BEGIN COLLECTED MATERIAL

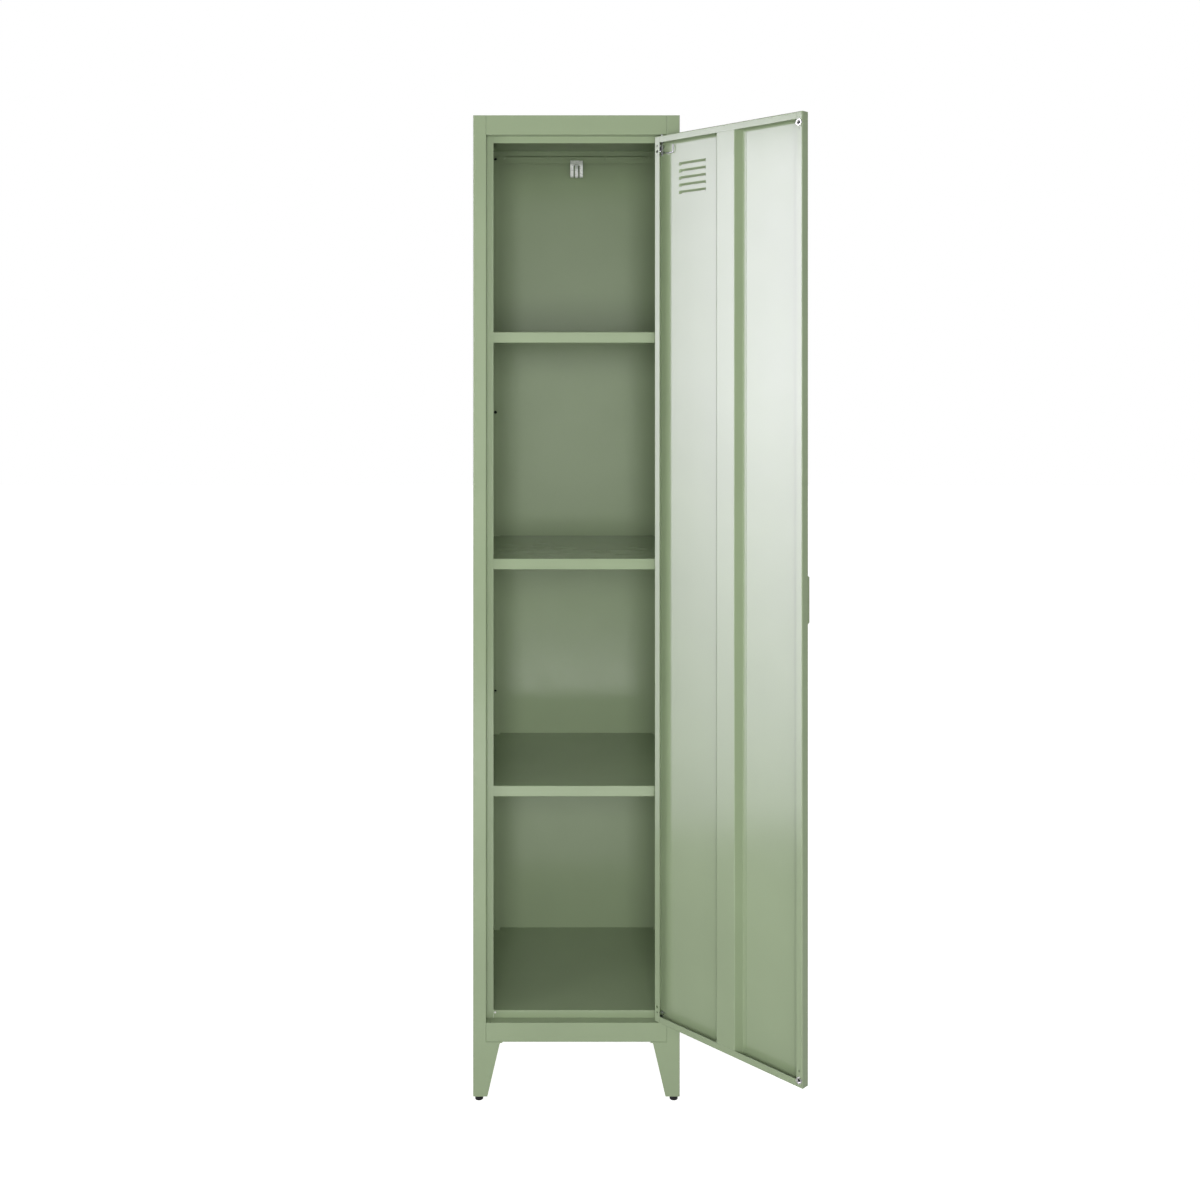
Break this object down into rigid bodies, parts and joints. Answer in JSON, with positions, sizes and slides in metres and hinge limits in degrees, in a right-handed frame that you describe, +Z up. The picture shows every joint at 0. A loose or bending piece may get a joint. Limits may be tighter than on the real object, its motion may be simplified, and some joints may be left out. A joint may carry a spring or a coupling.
{
  "type": "school locker",
  "caption": "Tall narrow folded-steel locker on tapered corner legs, with shelves, a coat hook and one hinged louvred door standing open.",
  "frame": {"origin": "on the floor, midway between the four feet, under the middle of the carcass", "axes": "+Z up; -Y out of the locker's front; +X to the right as seen from the front, where the door is hinged"},
  "size_m": [0.5814, 0.6249, 1.813],
  "materials": {
    "powder_coat": "satin powder coat, muted sage green",
    "black_plastic": "matt moulded",
    "zinc_steel": "bright zinc plated",
    "black_steel": "blackened steel",
    "bright_plating": "bright nickel plated",
    "nickel_magnet": "nickel plated magnet",
    "spring_steel": "drawn wire",
    "white_nylon": "natural nylon"
  },
  "bodies": {
    "carcass": {"back_panel": "powder_coat", "back_panel_rivets": "black_steel", "bottom_rail": "powder_coat", "coat_hook": "bright_plating", "corner_buffer": "white_nylon", "corner_plates": "powder_coat", "floor_panel": "powder_coat", "foot_nuts": "zinc_steel", "front_left_leg": "powder_coat", "front_right_leg": "powder_coat", "left_side_panel": "powder_coat", "leg_screws": "zinc_steel", "lower_shelf": "powder_coat", "lower_shelf_clips": "powder_coat", "middle_shelf": "powder_coat", "middle_shelf_clips": "powder_coat", "pivot_washer": "white_nylon", "rear_left_leg": "powder_coat", "rear_right_leg": "powder_coat", "right_side_panel": "powder_coat", "top_edge_screws": "powder_coat", "top_panel": "powder_coat", "top_rail": "powder_coat", "upper_shelf": "powder_coat", "upper_shelf_clips": "powder_coat"},
    "door": {"door_panel": "powder_coat", "door_stiffener": "powder_coat", "upper_hinge_bracket": "zinc_steel", "lower_hinge_bracket": "zinc_steel", "lower_hinge_pin": "zinc_steel", "upper_magnet": "nickel_magnet", "lower_magnet": "nickel_magnet", "magnet_rivets": "black_steel", "edge_pull": "powder_coat", "pull_rivets": "powder_coat", "pin_spring": "spring_steel"},
    "hinge_latch": {"upper_hinge_pin": "zinc_steel", "pin_lever": "zinc_steel"},
    "front_left_foot": {"front_left_foot_pad": "black_plastic", "front_left_foot_stud": "zinc_steel"},
    "front_right_foot": {"front_right_foot_pad": "black_plastic", "front_right_foot_stud": "zinc_steel"},
    "rear_left_foot": {"rear_left_foot_pad": "black_plastic", "rear_left_foot_stud": "zinc_steel"},
    "rear_right_foot": {"rear_right_foot_pad": "black_plastic", "rear_right_foot_stud": "zinc_steel"}
  },
  "joints": [
    {"name": "door_hinge", "type": "hinge", "parent": "carcass", "child": "door", "pos_m": [0.1576, -0.1914, 0.1487], "axis": [0, 0, 1], "range_deg": [-134.9, 0]},
    {"name": "hinge_pin_retract", "type": "slide", "parent": "door", "child": "hinge_latch", "axis": [0, 0, 1], "range_m": [-0.0036, 0], "stiffness_N_per_m": 400, "springref_m": 0.01, "deforming": ["pin_spring"]},
    {"name": "front_left_foot_screw", "type": "slide", "parent": "carcass", "child": "front_left_foot", "axis": [0, 0, 1], "range_m": [-0.012, 0]},
    {"name": "front_right_foot_screw", "type": "slide", "parent": "carcass", "child": "front_right_foot", "axis": [0, 0, 1], "range_m": [-0.012, 0]},
    {"name": "rear_left_foot_screw", "type": "slide", "parent": "carcass", "child": "rear_left_foot", "axis": [0, 0, 1], "range_m": [-0.012, 0]},
    {"name": "rear_right_foot_screw", "type": "slide", "parent": "carcass", "child": "rear_right_foot", "axis": [0, 0, 1], "range_m": [-0.012, 0]}
  ]
}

END COLLECTED MATERIAL

■ GIVEN PROBLEM ■
Reproduce all of the data exactly as given.

■ RESULT OF THIS TASK ■
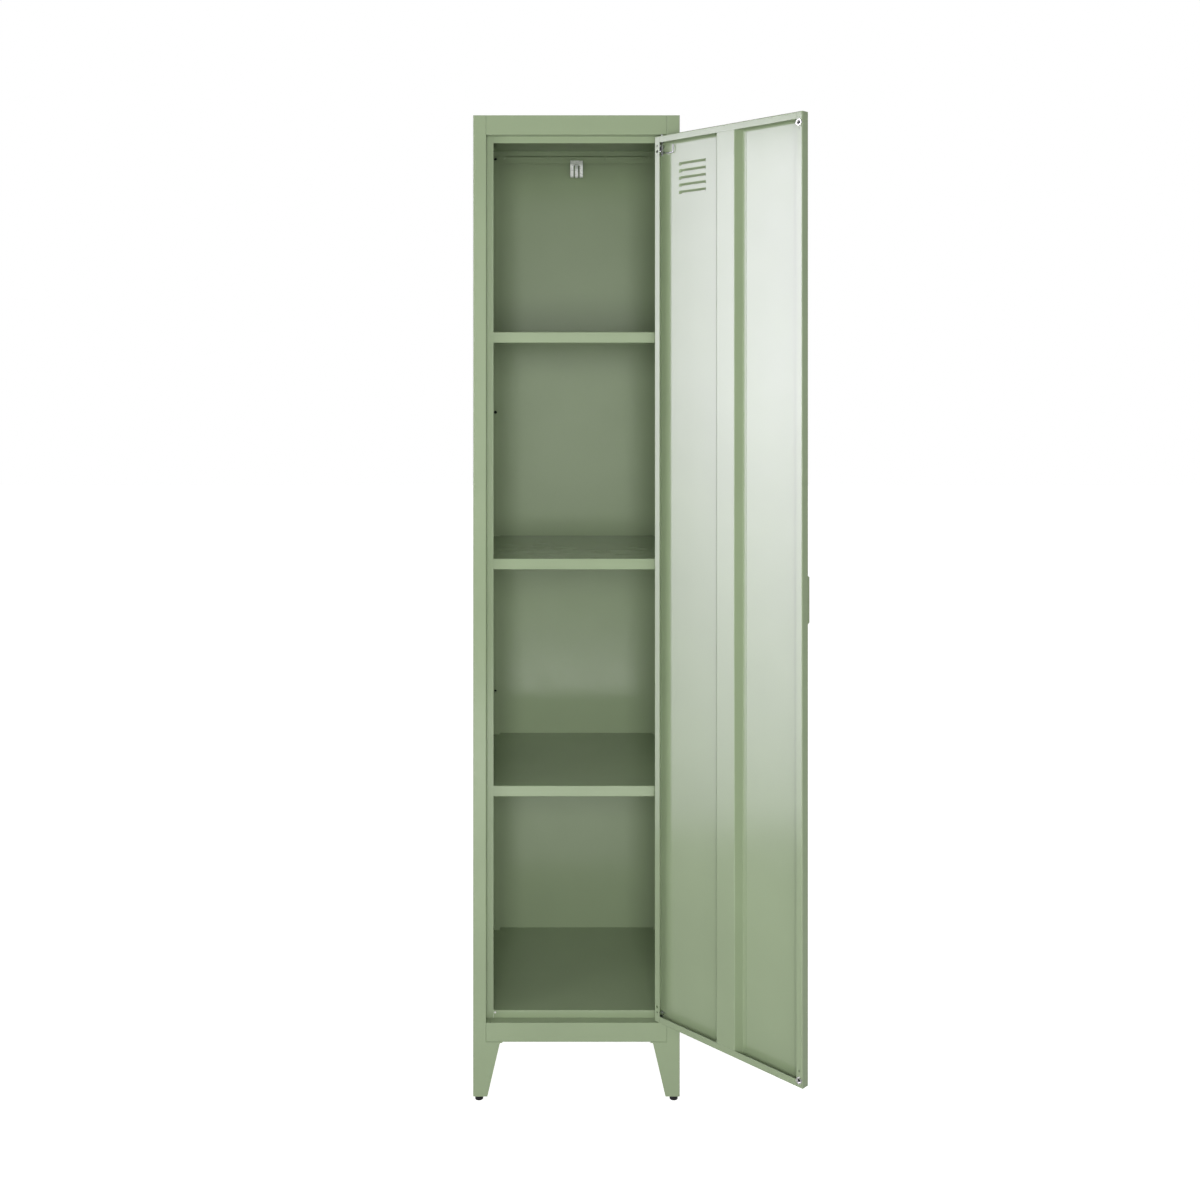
Break this object down into rigid bodies, parts and joints. Answer in JSON, with positions, sizes and slides in metres and hinge limits in degrees, in a right-handed frame that you describe, +Z up. The picture shows every joint at 0. A loose or bending piece may get a joint. Limits may be tighter than on the real object, its motion may be simplified, and some joints may be left out. A joint may carry a spring or a coupling.
{
  "type": "school locker",
  "caption": "Tall narrow folded-steel locker on tapered corner legs, with shelves, a coat hook and one hinged louvred door standing open.",
  "frame": {"origin": "on the floor, midway between the four feet, under the middle of the carcass", "axes": "+Z up; -Y out of the locker's front; +X to the right as seen from the front, where the door is hinged"},
  "size_m": [0.5814, 0.6249, 1.813],
  "materials": {
    "powder_coat": "satin powder coat, muted sage green",
    "black_plastic": "matt moulded",
    "zinc_steel": "bright zinc plated",
    "black_steel": "blackened steel",
    "bright_plating": "bright nickel plated",
    "nickel_magnet": "nickel plated magnet",
    "spring_steel": "drawn wire",
    "white_nylon": "natural nylon"
  },
  "bodies": {
    "carcass": {"back_panel": "powder_coat", "back_panel_rivets": "black_steel", "bottom_rail": "powder_coat", "coat_hook": "bright_plating", "corner_buffer": "white_nylon", "corner_plates": "powder_coat", "floor_panel": "powder_coat", "foot_nuts": "zinc_steel", "front_left_leg": "powder_coat", "front_right_leg": "powder_coat", "left_side_panel": "powder_coat", "leg_screws": "zinc_steel", "lower_shelf": "powder_coat", "lower_shelf_clips": "powder_coat", "middle_shelf": "powder_coat", "middle_shelf_clips": "powder_coat", "pivot_washer": "white_nylon", "rear_left_leg": "powder_coat", "rear_right_leg": "powder_coat", "right_side_panel": "powder_coat", "top_edge_screws": "powder_coat", "top_panel": "powder_coat", "top_rail": "powder_coat", "upper_shelf": "powder_coat", "upper_shelf_clips": "powder_coat"},
    "door": {"door_panel": "powder_coat", "door_stiffener": "powder_coat", "upper_hinge_bracket": "zinc_steel", "lower_hinge_bracket": "zinc_steel", "lower_hinge_pin": "zinc_steel", "upper_magnet": "nickel_magnet", "lower_magnet": "nickel_magnet", "magnet_rivets": "black_steel", "edge_pull": "powder_coat", "pull_rivets": "powder_coat", "pin_spring": "spring_steel"},
    "hinge_latch": {"upper_hinge_pin": "zinc_steel", "pin_lever": "zinc_steel"},
    "front_left_foot": {"front_left_foot_pad": "black_plastic", "front_left_foot_stud": "zinc_steel"},
    "front_right_foot": {"front_right_foot_pad": "black_plastic", "front_right_foot_stud": "zinc_steel"},
    "rear_left_foot": {"rear_left_foot_pad": "black_plastic", "rear_left_foot_stud": "zinc_steel"},
    "rear_right_foot": {"rear_right_foot_pad": "black_plastic", "rear_right_foot_stud": "zinc_steel"}
  },
  "joints": [
    {"name": "door_hinge", "type": "hinge", "parent": "carcass", "child": "door", "pos_m": [0.1576, -0.1914, 0.1487], "axis": [0, 0, 1], "range_deg": [-134.9, 0]},
    {"name": "hinge_pin_retract", "type": "slide", "parent": "door", "child": "hinge_latch", "axis": [0, 0, 1], "range_m": [-0.0036, 0], "stiffness_N_per_m": 400, "springref_m": 0.01, "deforming": ["pin_spring"]},
    {"name": "front_left_foot_screw", "type": "slide", "parent": "carcass", "child": "front_left_foot", "axis": [0, 0, 1], "range_m": [-0.012, 0]},
    {"name": "front_right_foot_screw", "type": "slide", "parent": "carcass", "child": "front_right_foot", "axis": [0, 0, 1], "range_m": [-0.012, 0]},
    {"name": "rear_left_foot_screw", "type": "slide", "parent": "carcass", "child": "rear_left_foot", "axis": [0, 0, 1], "range_m": [-0.012, 0]},
    {"name": "rear_right_foot_screw", "type": "slide", "parent": "carcass", "child": "rear_right_foot", "axis": [0, 0, 1], "range_m": [-0.012, 0]}
  ]
}